I have greatly enjoyed the last 15 months here at Baseball Prospectus. It has been a better time than I could have imagined, in many ways. It has been a privilege to share my thoughts and the results of my research. The conversations that resulted, whether in the comments here or on Twitter or at other sites, are among the things I value most. Baseball is a great game, full of interesting nooks and crannies, and it has been a lot of fun to explore them with you.
Today marks my last official writing for Baseball Prospectus, as I am joining the front office of the Houston Astros. I am excited about the opportunity to work with Jeff Luhnow, Sig Mejdal, and the rest of the Astros organization. I am eager to bring winning baseball back to Houston, and hopefully a championship club, too. The vision that Jeff and Sig have laid out is very inspiring, and I am excited about contributing my part to implementing and expanding it.
I thank you, the readers, for putting up with me this long and for your many words of encouragement. I thank the whole editorial staff for their help, especially Ben Lindbergh, Steven Goldman, and John Perrotto. I thank Colin Wyers and the rest of the stats group for sharing their thoughts and feedback both on my articles and the hare-brained ideas that were not fit to print. Colin also deserves the blame for broaching with me the idea of joining BP back in the fall of 2010. Thanks to Dave Pease, Joe Hamrahi, and Kevin Goldstein for giving me the chance and encouraging me along the way.
Thank you also to Dave Studeman and the crew at The Hardball Times, and Russell Carleton and company at MVN’s StatSpeak blog. I have been struck over the past few months by how kind and generous everyone in baseball has been to me, whether insiders or outsiders, whether in positions powerful or humble. I regret that I cannot give adequate thanks to each of you, but it has meant a lot to me.

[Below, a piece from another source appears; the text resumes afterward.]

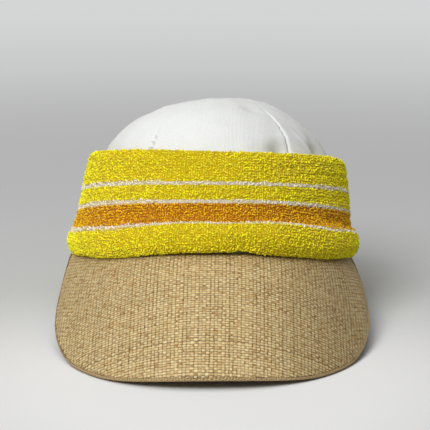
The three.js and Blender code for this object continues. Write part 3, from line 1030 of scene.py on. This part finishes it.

My dear wife Lori also deserves a great deal of credit for her forbearance, encouragement, and love. If not for her, I would not have written for the aforementioned publications or be taking the next step.
I am leaving Baseball Prospectus in very capable analytical hands. The current crop of excellent writers you are all familiar with is adding Max Marchi to the ranks. Max is one of my favorite writers and a very sharp researcher. He has analyzed PITCHf/x data about as long as I have, and it was my privilege to meet him at the first PITCHf/x summit in San Francisco back in 2008. I encourage you to keep an eye out for his first article here soon.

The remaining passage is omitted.